As for the concept of the dialectic, with which Adorno, like so many European thinkers in the 20th century, seems to have been obsessed, it’s fairly empty and commonsensical. What is Marxism’s “dialectical theory of history”? Thomson gives an adequate definition: “the idea that history progresses through conflicts between different social forces, the resolution of which generates new antagonisms”. Yup. That’s the dialectical theory in a nutshell. Magnificent, isn’t it? Dialectics means—development through conflict. It's a near-truism.


*


From what I’ve read of this book (also other scholarly accounts, as well as the original writings), it seems that Adorno and Horkheimer confused capitalism with “enlightenment”. They criticized the whole mindset of “enlightened” thinking, the rational and scientific mindset—the instrumentally rational mindset in particular, which they saw as the paradigm—for having furthered man’s drive to master and control his environment, both nature and his fellow men. Rational thinking, then, through its applications in technology and industry, has engendered irrational forms of domination, ultimately manifested in Nazism. “As industrialization and capitalism took hold in the 19th century, human beings were subjected to ever more pervasive networks of administrative discipline and control, and to an increasingly powerful and untamable economic system. Instead of liberating man from nature, the process of enlightenment imprisons man, who is himself a part of nature. Instead of economic plenty, there is misery and poverty. Instead of moral progress, there is regression to barbarism, violence, and intolerance. This is the ‘dialectic of enlightenment’ that informed Horkheimer’s and Adorno’s understanding of their social world…” “Enlightenment is both necessary and impossible: necessary because otherwise humanity would continue hurtling towards self-destruction and unfreedom, and impossible because enlightenment can only be attained through rational human activity, and yet rationality is itself the origin of the problem.” No, no, no! This whole analysis is pre-Marxist, idealistic, one-sided.[1] Jacob Bronowski was right: it isn’t science and technology in themselves that are the problem, as most people think; it’s something more fundamental. He said it was arrogance, ignorance and the desire for absolute certainty that had led to Nazism, and he was partly right. But equally, or more, important is the commodified, bureaucratized, coercified system of social relations. The scientific ideas and practices in themselves are not the problem! They’re (potentially) a problem only in the context of capitalism. How could A. and H. not have understood this?

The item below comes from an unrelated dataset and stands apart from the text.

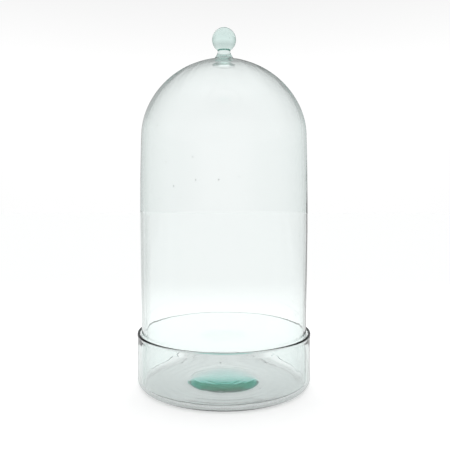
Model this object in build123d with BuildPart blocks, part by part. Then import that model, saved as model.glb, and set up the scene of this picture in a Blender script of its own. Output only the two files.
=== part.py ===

Even admirers of Marxism fall victim to idealism!


“Domination and mastery are very close cousins of rationality. Not only science and technology, but rationality itself is implicated in domination.” What is “rationality”? In itself it’s an empty idea; it has no content outside a specific set of social relations, i.e., its practical manifestation. Do A. and H. equate it with instrumental rationality, or means/end reasoning? Okay then, sure, there is an element of “domination” and “mastery” in all means/end reasoning. But these concepts are not bad in themselves, as if they inherently tend to be realized in harmful, or even potentially harmful, ways. Whether an idea or an abstract method has harmful consequences depends on the dynamics of the society in which it is realized; and no social structure can be blamed on a set of ideas or an abstract scientific method. If scientific thinking has indirectly had horrible consequences in capitalism, it is not because of an intrinsic “dialectic of enlightenment”; it is because of the dialectic that enlightenment has manifested in capitalism.


Even if A. and H. would have, in the end, agreed with me, their framing the problem in terms of enlightenment rather than capitalism was gigantically misleading. (Nihilistic, too.) Enlightenment means a very broad set of ideas and thought-patterns, which can be realized, in more or less adequate ways, in any number of possible societies; capitalism means the actual material practices, the real basis, of a civilization that has committed by far the worst crimes in history. The real villain is the latter, not the former.



[1] It also anticipates the anti-Enlightenment, anti-rationality, anti-science, anti-Marxism thrust of postmodernism.